Jack
Goldstein
"Jack Goldstein"
Para-Para (suppl. parachute), Montréal, avril-juin 2002, p.2-3
Le Magasin réanime les oeuvres charnières d'un artiste méconnu
en Europe, Jack Goldstein, dont la prolifique exploration créatrice dans
les années soixante-dix et quatre-vingt a anticipé de nombreuses
démarches novatrices. Ce parcours vulnéraire dans les tâtonnements
d'une histoire de l'art en voie d'inscription marquera toute notion de réception
du fer rouge de la critique.
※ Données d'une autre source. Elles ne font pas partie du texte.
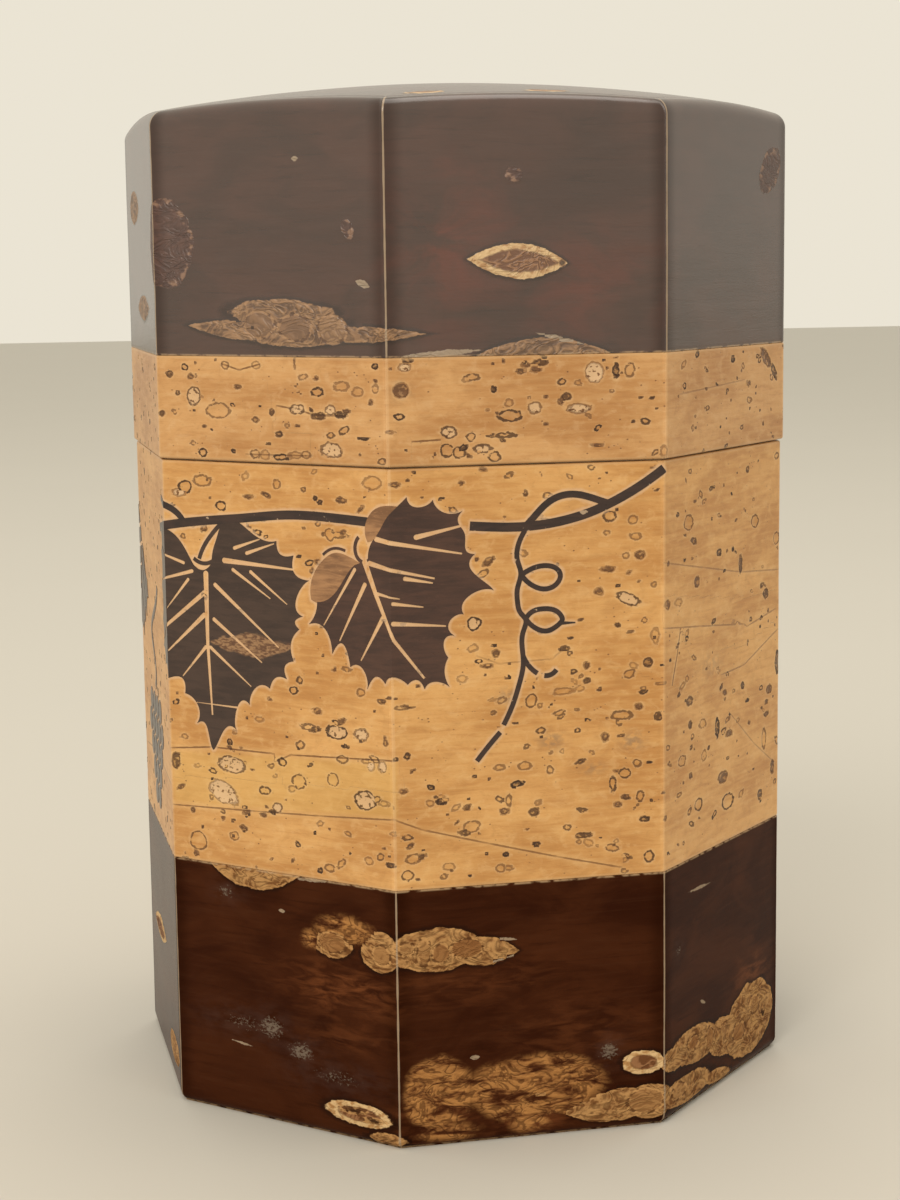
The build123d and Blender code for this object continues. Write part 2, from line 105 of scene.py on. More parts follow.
# ---- Camera ----
def make_camera():
    """The photograph's viewpoint: in front and a little left, slightly above the seam, looking down."""
    azimuth = math.radians(-13.0)
    distance = 286.5 * MM
    height = 98.4 * MM
    yaw = math.radians(-0.075)
    pitch = math.radians(8.28)
    roll = math.radians(0.73)
    place = Vector((math.sin(azimuth) * distance, -math.cos(azimuth) * distance, height))
    heading = -azimuth + yaw
    level = Vector((math.sin(heading), math.cos(heading), 0))
    forward = level * math.cos(pitch) - Vector((0, 0, 1)) * math.sin(pitch)
    flat_right = forward.cross(Vector((0, 0, 1))).normalized()
    flat_up = flat_right.cross(forward)
    right = flat_right * math.cos(roll) - flat_up * math.sin(roll)
    up = right.cross(forward)
    turn = Matrix((right, up, -forward)).transposed().to_4x4()
    data = bpy.data.cameras.new("camera")
    data.lens = 68.7
    data.sensor_width = 36.0
    data.clip_start = 0.01
    camera = bpy.data.objects.new("camera", data)
    camera.matrix_world = Matrix.Translation(place) @ turn
    bpy.context.scene.collection.objects.link(camera)
    bpy.context.scene.camera = camera


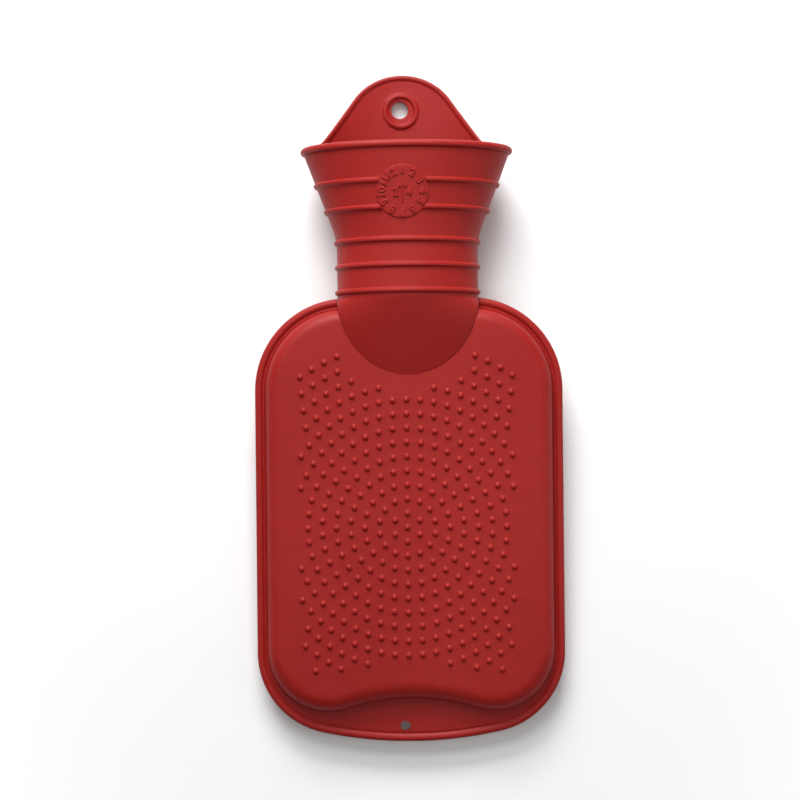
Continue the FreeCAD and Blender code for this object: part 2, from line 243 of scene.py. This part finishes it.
def seam_loop(inset):
    """Outline of the whole bladder, moved inwards."""
    centre_y = BOTTOM_R - LENGTH
    reach = HALF_WIDTH - CORNER_R
    drop = math.sqrt((BOTTOM_R - CORNER_R) ** 2 - reach**2)
    tangent = -math.atan2(drop, reach)
    half = shoulder(inset, centre_y - drop)
    half += arc(reach, centre_y - drop, CORNER_R - inset, 0, tangent, CORNER_STEPS)
    half += arc(0, centre_y, BOTTOM_R - inset, tangent, -math.pi / 2, BOTTOM_STEPS)
    return closed(half, (0, inset - LENGTH))


# The panel's outline has a lobe at each lower corner and an arch between them
LOBE_X = HALF_WIDTH - PANEL_INSET - LOBE_R
LOBE_Y = FLAP_WIDTH + LOBE_R - LENGTH
ABOVE = LOBE_R - ARCH_RISE
ARCH_R = (LOBE_X**2 + ABOVE**2 - LOBE_R**2) / (2 * ARCH_RISE)
ARCH_Y = LOBE_Y - ABOVE - ARCH_R
LEAN = math.atan2(LOBE_X, ARCH_R + ABOVE)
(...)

Par un décalage temporel d'abord, avec l'ambiguïté
que provoque la réception, par le public d'aujourd'hui, de peintures
abstraites mettant en scène le spectacle d'événements violents
(foudre, explosions, incendies) dont la beauté intrinsèque masque
l'enjeu subversif d'origine. Par un décalage théorique ensuite,
entre les contorsions effectuées par les critiques des années
soixante-dix et quatre-vingt au cours desquelles l'artiste a inscrit une métamorphose
radicale de l'artiste en producteur, et la révision esthético-historique
sous forme de mea culpa retardataire de cet artiste volontairement
extirpé du «monde de l'art» depuis le début des années
quatre-vingt-dix. Avec la solide construction rétrospective de l'exposition
et un catalogue anthologique pointu, Jack Goldstein apparaît aux Européens
comme une découverte récemment dépoussiérée
de ses multiples couches de commentaires spécialisés. Ce qui étonne
d'abord avec cet artiste longtemps étiqueté comme appropriationniste
ou simulationniste, c'est l'extraordinaire contemporanéité de
ses démarches et leur cohérence hors normes. Choisissant de produire
avant de créer, l'artiste aura décliné une critique radicale
de la réception des images spectaculaires avec tous les médiums
mis à sa disposition et selon plusieurs logiques de production à
chaque fois révélatrices de l'impensé idéologique
qu'elles reflètent. Travaillant l'imaginaire mental par ses productions
de disques vinyles (bruitages guidant une visualisation narrative, tels que
The Murder, 1977 ou The Six-Minute Drown, 1977), par ses installations
sonores comme celle du croisement diagonal entre le roulement d'un train et
le vrombissement d'un avion (Sound performance, 1979), ou par ses authentiques
productions cinématographiques réalisées en 16 mm par des
professionnels d'Hollywood, comme le célèbre lion de la Metro-Goldwyn-Mayer
(1975) qui active l'attente d'un spectacle déjouée par la répétition
infinie de ses rugissements ; Jack Goldstein fait partie de ces figures incontournables
de l'histoire dont la destinée s'inscrit davantage par ses influences
et des épigones souvent amnésiques de leur paternité, que
par la mémoire aléatoire de ses réalisations dont les traces
se sont depuis longtemps évaporées. Par exemple, l'image mentale
issue de la concoction subtile d'un bruitage suggestif et d'une situation narrative
à reconstruire connaît ainsi un regain d'intérêt chez
des artistes comme Janet Cardiff, Georges Bures Miller ou Ann Lislegaard et
Elena Montesinos. En conséquence, la dimension historique exceptionnelle
de cette rétro-projection repose sur le travail remarquable effectué
pour regrouper des oeuvres disséminées ou disparues (comme les
disques et les performances) et pour proposer la totalité des films restaurés
pour l'occasion. Finalement, le public et la critique sont confrontés
à des situations de réception piégées. Soit le spectateur
accueille ce travail dans la novation intemporelle de ses formes et ignore la
dimension critique originelle voulue par l'artiste, ce qui est finalement la
«lecture» la plus aisée au travers des propositions disposées
au fil de l'exposition; soit il récuse cette réception au premier
degré, laissant de côté tout plaisir esthétique réel,
et ne conserve que la signification subversive essentiellement accessible au
travers du catalogue. Dans les deux cas, l'impact de ce retour sur pellicule
brûle ses convictions à la chaleur de l'évaluation autocritique
et sous le feu des projecteurs de l'industrie du spectacle. Et il serait juste
de se demander si la «disparition» de l'artiste ne peut se lire,
rétrospectivement, comme l'ultime critique subversive de la fiction de
ces spectacles hollywoodiens, si cruellement détrônée parla
réalité depuis un certain 11 septembre.